Adesina told the audience: “The Climate Action Window will directly support the low-income and most vulnerable countries on climate adaptation, mitigation, and technical assistance. The first call for proposals for adaptation elicited $4 billion of projects, ten times the size of the total facility, confirming the massive demand for adaptation finance by countries.”

To further leverage climate finance, the African Adaptation Acceleration Programme—the flagship programme of the African Development Bank and the Global Center on Adaptation—is mobilising $25 billion for climate adaptation. It is the largest climate adaptation programme in the world.

Speakers at the roundtable described the situation as dire and underlined the urgent need for stakeholders to work more collaboratively as a system. This includes forward-looking and country-led planning, policies, and partnerships to maximise support and climate finance from financial institutions and the private sector.

Kenya’s Cabinet Secretary for National Treasury and Economic Planning, Njuguna Ndung’u, called for massive funding to finance adaptation programmes, highlighting the link between climate change and development.

Ndung’u said: “We also need to demonstrate that we have projects that can work, adding that the country’s Renewable Energy Integration (REI) investment programme allows national governments and country levels to commit resources. It helps us find national solutions.”

Finance Minister Jon Salong Dahmasing of Vanuatu echoed this message, highlighting how small island developing states constantly need to respond to emergencies. He said this makes it difficult for them to focus on the Sustainable Development Goals.  

“We have capacity limitations making it difficult to access funds unless we have capacity support, including capacity to deliver bankable projects and how to access the funding that is available across the world,” he said.

Malawi’s Minister of Finance and Economic Affairs, Simplex Chithyola Banda, spoke about the impact of climate change and natural disasters on development.

Citing how Malawi has been hit by natural disasters for the past three years, he said, “This has become the enemy of development. ... Our recent disaster means that we need to benefit from climate finance. The moment a natural disaster hits us, it has an immediate impact on our economies. It pushes many more of our people into food insecurity.”

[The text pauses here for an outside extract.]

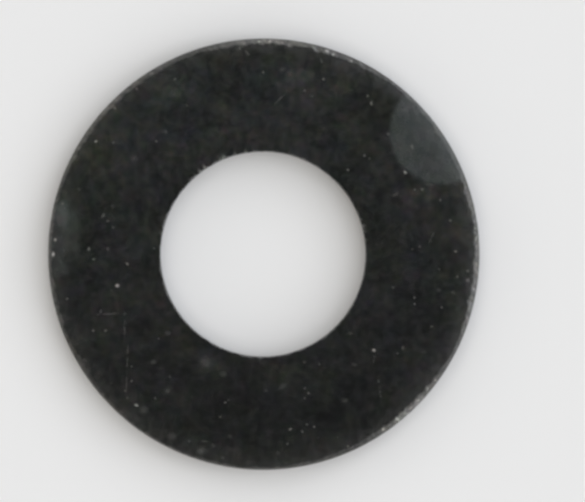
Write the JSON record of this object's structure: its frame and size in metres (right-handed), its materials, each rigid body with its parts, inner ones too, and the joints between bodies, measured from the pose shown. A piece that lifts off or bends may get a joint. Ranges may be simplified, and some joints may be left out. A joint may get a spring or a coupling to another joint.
{
  "type": "flat washer",
  "caption": "Plain round flat washer for an M4 screw, stamped from thin steel with a black finish: rolled rim on the upper face, plain clearance bore.",
  "frame": {"origin": "where the bore's axis meets the plane of the underside, so the washer lies on z = 0", "axes": "+Z along the bore's axis, out of the face with the rolled rim; X and Y lie across the ring, which is round about Z"},
  "size_m": [0.009, 0.009, 0.0008],
  "materials": {
    "black_steel": "satin"
  },
  "bodies": {
    "root": {"washer": "black_steel"}
  },
  "joints": []
}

Speaking earlier, UK Minister Andrew Mitchell stressed the urgency of getting the world to unite to finance adaptation.

Double Adaptation Finance

He explained that adaptation required critical global attention, stressing that the next few years would be critical for developing countries facing natural shocks.

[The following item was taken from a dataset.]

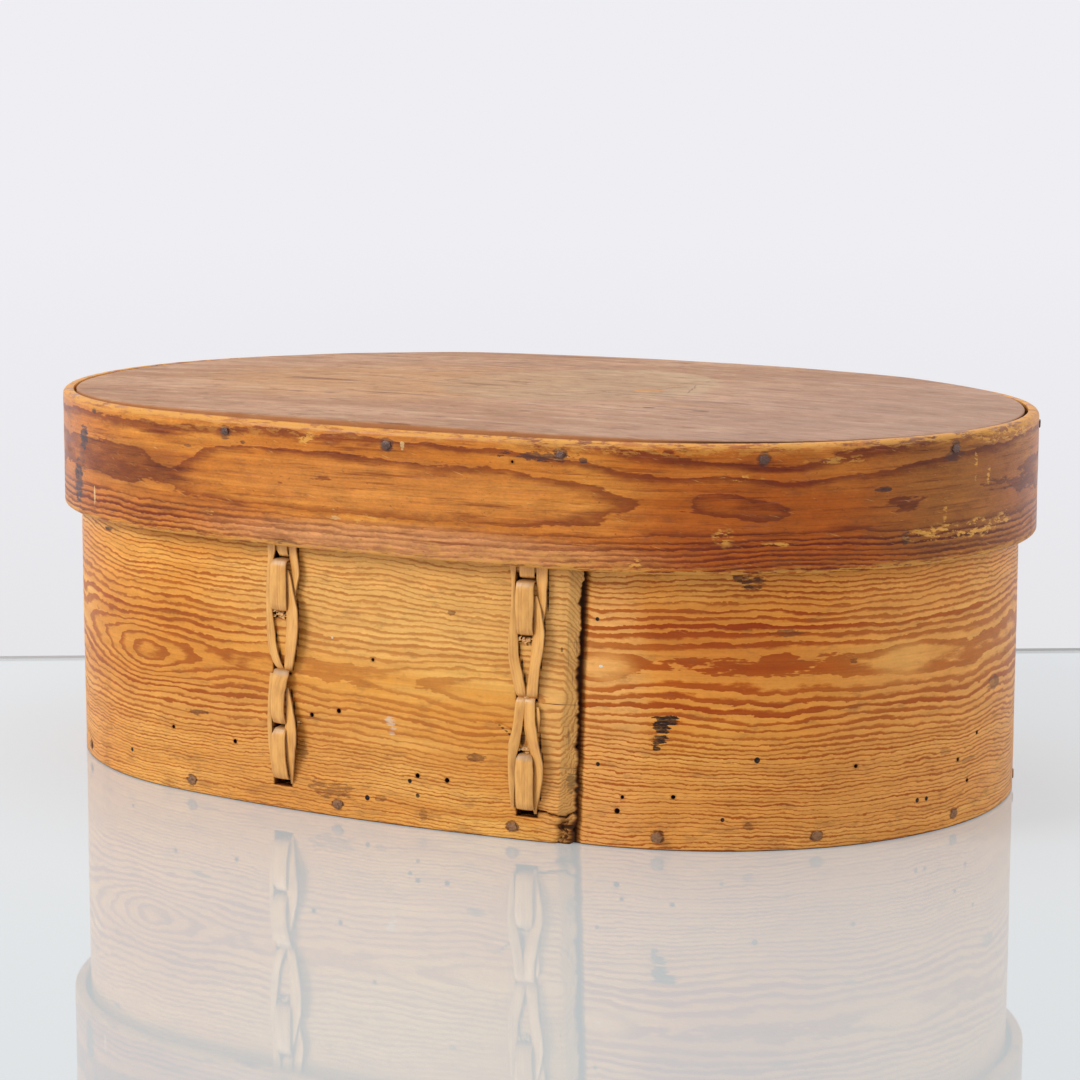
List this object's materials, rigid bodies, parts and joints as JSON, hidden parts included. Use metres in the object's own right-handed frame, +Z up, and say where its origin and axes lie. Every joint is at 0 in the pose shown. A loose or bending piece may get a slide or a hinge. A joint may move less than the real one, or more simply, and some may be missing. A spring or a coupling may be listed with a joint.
{
  "type": "bentwood box",
  "caption": "Oval box of bent pine strip, lapped and laced with split root, with an inset base board and a deep lift-off lid with an inset board.",
  "frame": {"origin": "middle of the underside, on the surface that the box stands on", "axes": "+X along the oval, +Y to the back, away from the lapped and laced front, +Z up"},
  "size_m": [0.43, 0.2916, 0.1589],
  "materials": {
    "base_pine": "bare planed pine, darkened with age",
    "side_pine": "golden varnished pine with brown growth lines and worm holes",
    "light_peg": "whittled light wood, end grain showing",
    "split_root": "split root, smooth and slightly shiny, fibres along its length",
    "lid_board_wood": "worn grey-brown wood, matt, straight grain with a pale round stain",
    "lid_pine": "red-brown glossy varnish over broad dark grain, edges worn pale",
    "dark_peg": "whittled dark wood"
  },
  "bodies": {
    "box": {"base_board": "base_pine", "side_band": "side_pine", "base_pegs": "light_peg", "left_lacing_strap": "split_root", "left_lacing_strands": "split_root", "right_lacing_strap": "split_root", "right_lacing_strands": "split_root"},
    "lid": {"lid_board": "lid_board_wood", "lid_band": "lid_pine", "lid_pegs": "dark_peg", "lid_lacing_strap": "split_root"}
  },
  "joints": [
    {"name": "lid_lift", "type": "slide", "parent": "box", "child": "lid", "axis": [0, 0, 1], "range_m": [0, 0.06]}
  ]
}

Mitchell said: “We need to collectively deliver on the COP26 pledge to double adaptation finance by 2025. We need to work on meeting the COP 26 targets… We are seeing the devastating impact of climate change in the developing world. Humanitarian crises are getting more frequent… and we fear that they will get worse.”

He told the roundtable that the UK was going further by tripling adaptation financing, the majority of which will be by grants.

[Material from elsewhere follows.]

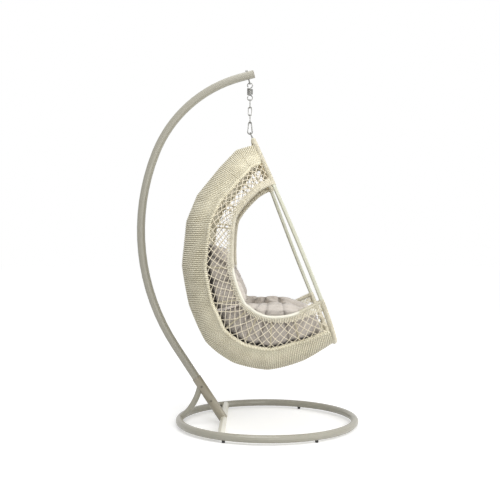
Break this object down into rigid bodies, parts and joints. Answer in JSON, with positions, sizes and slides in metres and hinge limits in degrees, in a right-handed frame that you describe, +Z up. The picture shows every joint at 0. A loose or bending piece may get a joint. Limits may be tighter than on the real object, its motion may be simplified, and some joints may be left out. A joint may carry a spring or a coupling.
{
  "type": "hanging egg chair",
  "caption": "Egg-shaped woven rope basket with tufted cushions, hung by a spring, chain and snap hook from a C-shaped steel pole on a round floor ring.",
  "frame": {"origin": "on the floor, under the middle of the bounding box", "axes": "+X towards the chair's open front, +Y towards the sitter's left, +Z up; the hanging line stands at X = 0.0148 m"},
  "size_m": [1.215, 1, 1.9495],
  "materials": {
    "powder_coated_steel": "satin powder coat, warm grey",
    "cream_coated_steel": "satin powder coat, cream",
    "zinc_plated_steel": "dull zinc plate",
    "black_plastic": "matt",
    "grey_plastic": "matt",
    "cream_rope": "twisted cord",
    "greige_linen": "plain weave"
  },
  "bodies": {
    "stand": {"c_pole": "powder_coated_steel", "cross_bar": "powder_coated_steel", "eye_bolt": "zinc_plated_steel", "eye_bolt_nut": "zinc_plated_steel", "foot_front_left": "black_plastic", "foot_front_right": "black_plastic", "foot_rear_left": "black_plastic", "foot_rear_right": "black_plastic", "pole_end_cap": "grey_plastic", "pole_socket": "powder_coated_steel", "rear_brace": "powder_coated_steel", "ring_bolt_left": "black_plastic", "ring_bolt_right": "black_plastic", "ring_front": "powder_coated_steel", "ring_rear": "powder_coated_steel", "socket_bolt_lower": "black_plastic", "socket_bolt_upper": "black_plastic"},
    "spring": {"hook_spring": "zinc_plated_steel"},
    "upper_link": {"chain_link_upper": "zinc_plated_steel"},
    "middle_link": {"chain_link_middle": "zinc_plated_steel"},
    "lower_link": {"chain_link_lower": "zinc_plated_steel"},
    "carabiner": {"carabiner_body": "zinc_plated_steel", "carabiner_gate_pin": "zinc_plated_steel"},
    "gate": {"carabiner_gate": "zinc_plated_steel"},
    "basket": {"back_band": "cream_rope", "back_cushion": "greige_linen", "edge_rail_left": "cream_coated_steel", "edge_rail_right": "cream_coated_steel", "front_hoop": "cream_coated_steel", "hanging_loop": "zinc_plated_steel", "rib_01": "cream_coated_steel", "rib_02": "cream_coated_steel", "rib_03": "cream_coated_steel", "rib_04": "cream_coated_steel", "rib_05": "cream_coated_steel", "rib_06": "cream_coated_steel", "rib_07": "cream_coated_steel", "rib_08": "cream_coated_steel", "rib_09": "cream_coated_steel", "rib_10": "cream_coated_steel", "rim_left": "cream_coated_steel", "rim_right": "cream_coated_steel", "seat_cushion": "greige_linen", "side_net_left": "cream_rope", "side_net_right": "cream_rope"}
  },
  "joints": [
    {"name": "swing_fore_aft", "type": "hinge", "parent": "stand", "child": "spring", "pos_m": [0.01484, 0, 1.872], "axis": [0, -1, 0], "range_deg": [-4, 18]},
    {"name": "spring_stretch", "type": "slide", "parent": "spring", "child": "upper_link", "axis": [0, 0, -1], "range_m": [0, 0.03], "stiffness_N_per_m": 30000, "springref_m": -0.006, "deforming": ["hook_spring"]},
    {"name": "sway_sideways", "type": "hinge", "parent": "upper_link", "child": "middle_link", "pos_m": [0.01484, 0, 1.74605], "axis": [1, 0, 0], "range_deg": [-10, 10]},
    {"name": "chair_twist", "type": "hinge", "parent": "middle_link", "child": "lower_link", "pos_m": [0.01484, 0, 1.70455], "axis": [0, 0, 1], "range_deg": [-35, 35]},
    {"name": "carabiner_pitch", "type": "hinge", "parent": "lower_link", "child": "carabiner", "pos_m": [0.01484, 0, 1.65625], "axis": [0, -1, 0], "range_deg": [-2, 8]},
    {"name": "basket_roll", "type": "hinge", "parent": "carabiner", "child": "basket", "pos_m": [0.01484, 0, 1.59665], "axis": [1, 0, 0], "range_deg": [-6, 6]},
    {"name": "gate_open", "type": "hinge", "parent": "carabiner", "child": "gate", "pos_m": [0.00559, 0, 1.63985], "axis": [0, -1, 0], "range_deg": [0, 22], "stiffness_Nm_per_rad": 0.02, "springref_deg": -11.46}
  ]
}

German Minister Svenja Schulze described 2024 as a critical window of opportunity to reform the global financial architecture. “Adaptation financing urgently needs our attention,” she said.

Prime Minister Mia Mottley of Barbados echoed the importance of a creative collective approach to tapping the significant amount of money in the global community, pointing out that “We are racing against time…” She also stressed that it was time to realize that outdated models of development assistance were not appropriate to tackle the very different kinds of development challenges faced today by countries of the Global South than those that existed when the international development institutions were originally established.

The CEO of the Global Center on Adaptation (GCA), Professor Patrick V. Verkooijen underlined the urgency of global adaptation financing as well as country investment plans for adaptation.

Verkooijen said: “Let us put this into context. Developing countries need $3.3 trillion in adaptation finance over the next decade to 2035. Adaptation finance must quadruple, not by 2035. Today. And if we look at Africa, the situation is even more dire… Our key message is simple: Everybody must invest more in climate adaptation globally and in Africa.”

He highlighted how the Africa Adaptation Acceleration Program model with the African Development Bank and African Union was delivering good results, “the Africa Adaptation Acceleration Program must grow exponentially. It needs to be turbocharged.”